**Your goal:** From the entries below, extract every line that includes the word "lifts".

**Extracted records:**
┌──
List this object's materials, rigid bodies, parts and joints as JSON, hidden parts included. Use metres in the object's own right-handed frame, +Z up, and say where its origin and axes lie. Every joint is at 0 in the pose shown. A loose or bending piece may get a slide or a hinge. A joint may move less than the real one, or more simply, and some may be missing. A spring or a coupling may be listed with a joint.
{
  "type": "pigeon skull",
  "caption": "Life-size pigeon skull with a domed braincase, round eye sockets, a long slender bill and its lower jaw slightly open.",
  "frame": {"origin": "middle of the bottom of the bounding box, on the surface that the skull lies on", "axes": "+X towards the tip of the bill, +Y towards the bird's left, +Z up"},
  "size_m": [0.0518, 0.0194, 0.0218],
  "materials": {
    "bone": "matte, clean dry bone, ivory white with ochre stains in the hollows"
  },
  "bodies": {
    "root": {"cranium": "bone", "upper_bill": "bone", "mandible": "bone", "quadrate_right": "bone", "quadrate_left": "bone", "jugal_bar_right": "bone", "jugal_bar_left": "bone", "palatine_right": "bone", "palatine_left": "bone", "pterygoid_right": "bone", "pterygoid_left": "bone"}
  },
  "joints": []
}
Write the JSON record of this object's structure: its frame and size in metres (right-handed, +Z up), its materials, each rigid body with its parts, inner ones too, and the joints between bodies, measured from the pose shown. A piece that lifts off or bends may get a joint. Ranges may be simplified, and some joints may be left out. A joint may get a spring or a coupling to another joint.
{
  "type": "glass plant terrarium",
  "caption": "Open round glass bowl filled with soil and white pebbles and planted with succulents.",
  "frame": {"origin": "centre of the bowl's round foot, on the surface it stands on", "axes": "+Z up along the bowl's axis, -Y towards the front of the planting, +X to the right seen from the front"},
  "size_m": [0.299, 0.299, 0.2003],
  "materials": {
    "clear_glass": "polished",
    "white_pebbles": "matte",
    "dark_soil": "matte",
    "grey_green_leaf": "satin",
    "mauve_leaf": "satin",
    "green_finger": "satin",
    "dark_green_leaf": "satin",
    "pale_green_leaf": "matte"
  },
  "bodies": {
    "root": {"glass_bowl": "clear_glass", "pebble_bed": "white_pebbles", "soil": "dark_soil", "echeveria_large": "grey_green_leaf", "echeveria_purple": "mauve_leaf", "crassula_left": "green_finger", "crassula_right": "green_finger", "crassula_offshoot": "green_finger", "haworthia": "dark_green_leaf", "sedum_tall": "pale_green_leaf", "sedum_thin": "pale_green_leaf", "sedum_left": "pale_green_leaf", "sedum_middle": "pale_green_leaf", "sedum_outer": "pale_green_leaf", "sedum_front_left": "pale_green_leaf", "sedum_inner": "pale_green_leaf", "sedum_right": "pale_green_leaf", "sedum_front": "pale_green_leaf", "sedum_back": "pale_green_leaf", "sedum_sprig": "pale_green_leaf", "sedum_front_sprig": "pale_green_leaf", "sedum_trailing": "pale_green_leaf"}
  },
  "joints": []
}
└──
┌──
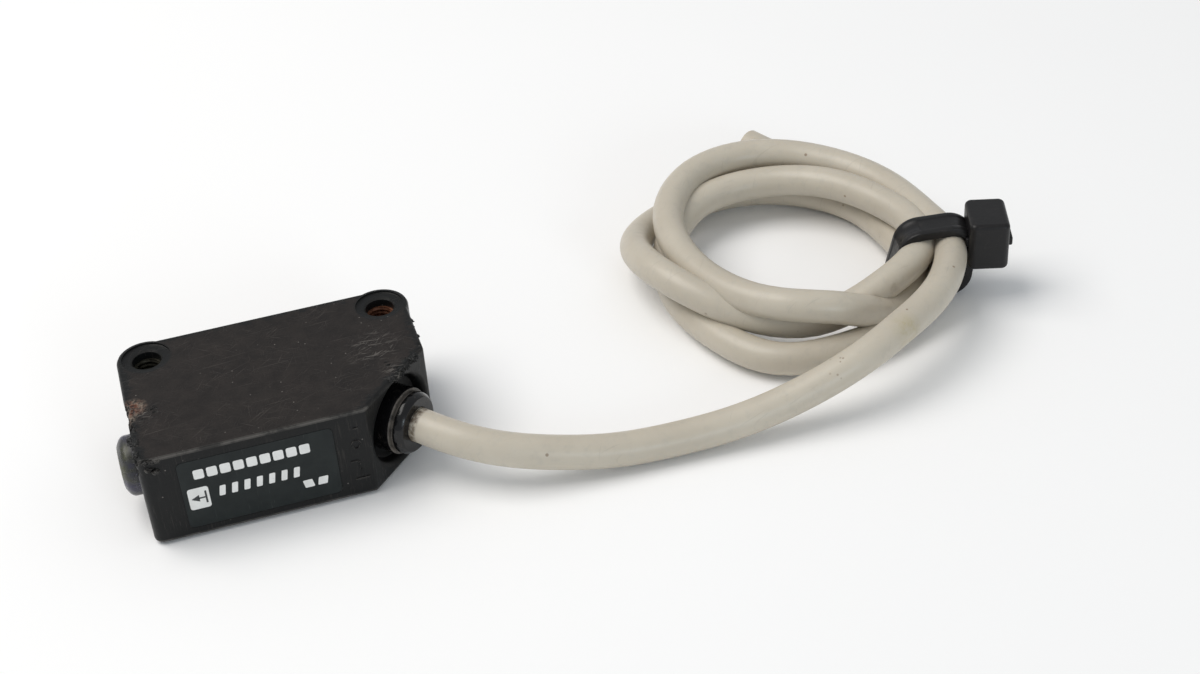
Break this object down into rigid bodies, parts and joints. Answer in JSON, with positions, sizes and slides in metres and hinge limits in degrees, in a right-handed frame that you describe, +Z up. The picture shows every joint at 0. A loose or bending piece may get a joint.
└──
┌──
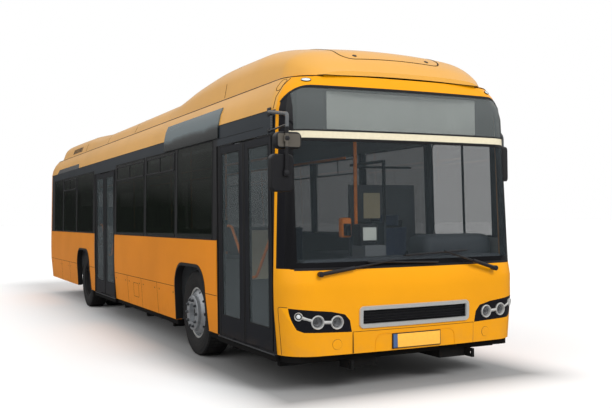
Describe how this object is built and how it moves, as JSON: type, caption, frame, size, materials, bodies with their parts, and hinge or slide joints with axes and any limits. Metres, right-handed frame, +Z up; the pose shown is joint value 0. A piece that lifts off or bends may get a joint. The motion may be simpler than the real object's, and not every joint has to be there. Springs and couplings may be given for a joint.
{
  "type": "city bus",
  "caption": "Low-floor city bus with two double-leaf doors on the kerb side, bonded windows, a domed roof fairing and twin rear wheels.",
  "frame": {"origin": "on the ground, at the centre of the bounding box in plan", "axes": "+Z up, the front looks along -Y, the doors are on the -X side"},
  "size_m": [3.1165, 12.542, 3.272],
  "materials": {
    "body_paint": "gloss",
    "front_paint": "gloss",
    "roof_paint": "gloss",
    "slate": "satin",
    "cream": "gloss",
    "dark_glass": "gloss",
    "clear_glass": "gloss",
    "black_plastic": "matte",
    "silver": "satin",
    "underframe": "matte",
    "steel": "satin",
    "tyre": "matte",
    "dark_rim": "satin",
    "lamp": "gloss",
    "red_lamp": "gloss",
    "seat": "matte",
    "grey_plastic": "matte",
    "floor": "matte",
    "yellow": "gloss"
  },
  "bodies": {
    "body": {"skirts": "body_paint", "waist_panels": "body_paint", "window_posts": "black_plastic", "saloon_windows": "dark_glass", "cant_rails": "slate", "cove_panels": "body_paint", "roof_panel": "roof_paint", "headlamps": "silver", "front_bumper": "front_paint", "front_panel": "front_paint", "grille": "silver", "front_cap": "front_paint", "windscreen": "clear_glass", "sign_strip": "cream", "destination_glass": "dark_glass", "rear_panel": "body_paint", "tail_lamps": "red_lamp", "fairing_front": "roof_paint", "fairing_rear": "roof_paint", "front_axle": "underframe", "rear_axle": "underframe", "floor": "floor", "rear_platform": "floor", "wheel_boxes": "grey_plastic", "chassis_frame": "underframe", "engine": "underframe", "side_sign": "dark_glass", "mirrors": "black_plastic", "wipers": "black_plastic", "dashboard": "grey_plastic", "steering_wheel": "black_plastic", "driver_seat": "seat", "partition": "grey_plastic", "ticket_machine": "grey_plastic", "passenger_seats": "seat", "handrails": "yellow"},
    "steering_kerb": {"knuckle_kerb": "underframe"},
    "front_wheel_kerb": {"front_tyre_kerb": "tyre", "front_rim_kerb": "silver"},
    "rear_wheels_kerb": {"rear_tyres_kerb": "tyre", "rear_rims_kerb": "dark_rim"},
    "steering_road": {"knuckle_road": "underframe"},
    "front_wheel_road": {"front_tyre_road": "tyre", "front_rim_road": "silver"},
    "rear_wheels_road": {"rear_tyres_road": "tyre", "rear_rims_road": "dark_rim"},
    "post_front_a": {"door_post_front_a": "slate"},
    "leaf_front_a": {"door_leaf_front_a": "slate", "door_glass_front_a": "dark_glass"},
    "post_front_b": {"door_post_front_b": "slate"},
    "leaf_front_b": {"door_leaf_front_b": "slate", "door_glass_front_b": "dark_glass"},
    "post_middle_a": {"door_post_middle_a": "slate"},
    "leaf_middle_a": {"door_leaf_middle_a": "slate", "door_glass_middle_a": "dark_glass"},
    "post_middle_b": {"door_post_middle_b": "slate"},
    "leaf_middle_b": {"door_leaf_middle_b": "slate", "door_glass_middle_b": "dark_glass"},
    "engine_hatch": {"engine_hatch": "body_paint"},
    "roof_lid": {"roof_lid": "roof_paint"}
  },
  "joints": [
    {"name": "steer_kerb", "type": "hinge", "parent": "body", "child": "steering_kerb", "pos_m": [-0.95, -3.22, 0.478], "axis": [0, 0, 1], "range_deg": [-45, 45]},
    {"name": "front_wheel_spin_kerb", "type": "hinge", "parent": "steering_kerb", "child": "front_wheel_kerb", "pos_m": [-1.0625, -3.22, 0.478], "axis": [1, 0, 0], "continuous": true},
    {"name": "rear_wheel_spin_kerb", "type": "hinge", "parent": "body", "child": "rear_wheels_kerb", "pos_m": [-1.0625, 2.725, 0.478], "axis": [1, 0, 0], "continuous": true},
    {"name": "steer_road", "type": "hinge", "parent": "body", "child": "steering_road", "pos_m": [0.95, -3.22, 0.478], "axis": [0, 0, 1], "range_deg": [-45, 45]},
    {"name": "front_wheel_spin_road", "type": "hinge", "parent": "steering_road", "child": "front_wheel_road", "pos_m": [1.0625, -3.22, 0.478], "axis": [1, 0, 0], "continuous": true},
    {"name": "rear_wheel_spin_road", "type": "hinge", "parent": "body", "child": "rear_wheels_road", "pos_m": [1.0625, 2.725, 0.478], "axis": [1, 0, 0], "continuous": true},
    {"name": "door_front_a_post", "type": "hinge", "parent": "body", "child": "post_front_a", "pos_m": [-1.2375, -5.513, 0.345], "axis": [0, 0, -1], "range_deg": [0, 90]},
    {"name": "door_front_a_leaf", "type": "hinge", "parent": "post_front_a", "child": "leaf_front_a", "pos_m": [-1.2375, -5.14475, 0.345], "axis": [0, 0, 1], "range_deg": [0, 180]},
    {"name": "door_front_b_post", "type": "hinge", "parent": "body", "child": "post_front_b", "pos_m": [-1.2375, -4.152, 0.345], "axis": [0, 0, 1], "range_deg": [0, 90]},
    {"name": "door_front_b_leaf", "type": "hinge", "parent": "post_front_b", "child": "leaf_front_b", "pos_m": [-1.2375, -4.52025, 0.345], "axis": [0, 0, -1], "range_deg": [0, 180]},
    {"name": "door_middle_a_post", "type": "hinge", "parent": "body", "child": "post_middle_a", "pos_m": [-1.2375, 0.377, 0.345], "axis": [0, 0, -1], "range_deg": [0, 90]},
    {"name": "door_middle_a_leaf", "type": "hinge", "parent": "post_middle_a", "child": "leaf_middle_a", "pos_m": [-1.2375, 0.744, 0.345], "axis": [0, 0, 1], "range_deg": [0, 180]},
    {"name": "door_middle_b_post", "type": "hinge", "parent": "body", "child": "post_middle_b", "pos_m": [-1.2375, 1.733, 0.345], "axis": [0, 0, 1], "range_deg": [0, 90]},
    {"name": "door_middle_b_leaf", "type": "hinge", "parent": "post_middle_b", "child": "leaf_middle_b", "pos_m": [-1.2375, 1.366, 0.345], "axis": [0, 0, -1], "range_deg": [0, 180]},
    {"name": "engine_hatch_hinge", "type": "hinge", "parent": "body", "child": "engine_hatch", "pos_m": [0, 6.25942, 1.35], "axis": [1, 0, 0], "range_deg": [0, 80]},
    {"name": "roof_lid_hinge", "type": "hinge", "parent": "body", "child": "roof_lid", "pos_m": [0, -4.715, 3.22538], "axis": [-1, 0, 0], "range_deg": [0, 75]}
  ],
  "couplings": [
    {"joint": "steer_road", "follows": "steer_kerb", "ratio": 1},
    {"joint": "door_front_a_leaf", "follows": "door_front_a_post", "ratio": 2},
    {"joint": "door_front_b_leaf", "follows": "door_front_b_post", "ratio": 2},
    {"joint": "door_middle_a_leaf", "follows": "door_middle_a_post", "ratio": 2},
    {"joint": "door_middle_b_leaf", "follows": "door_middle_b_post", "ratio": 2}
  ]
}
└──
**Exercise response:**
Write the JSON record of this object's structure: its frame and size in metres (right-handed, +Z up), its materials, each rigid body with its parts, inner ones too, and the joints between bodies, measured from the pose shown. A piece that lifts off or bends may get a joint. Ranges may be simplified, and some joints may be left out. A joint may get a spring or a coupling to another joint.
Describe how this object is built and how it moves, as JSON: type, caption, frame, size, materials, bodies with their parts, and hinge or slide joints with axes and any limits. Metres, right-handed frame, +Z up; the pose shown is joint value 0. A piece that lifts off or bends may get a joint. The motion may be simpler than the real object's, and not every joint has to be there. Springs and couplings may be given for a joint.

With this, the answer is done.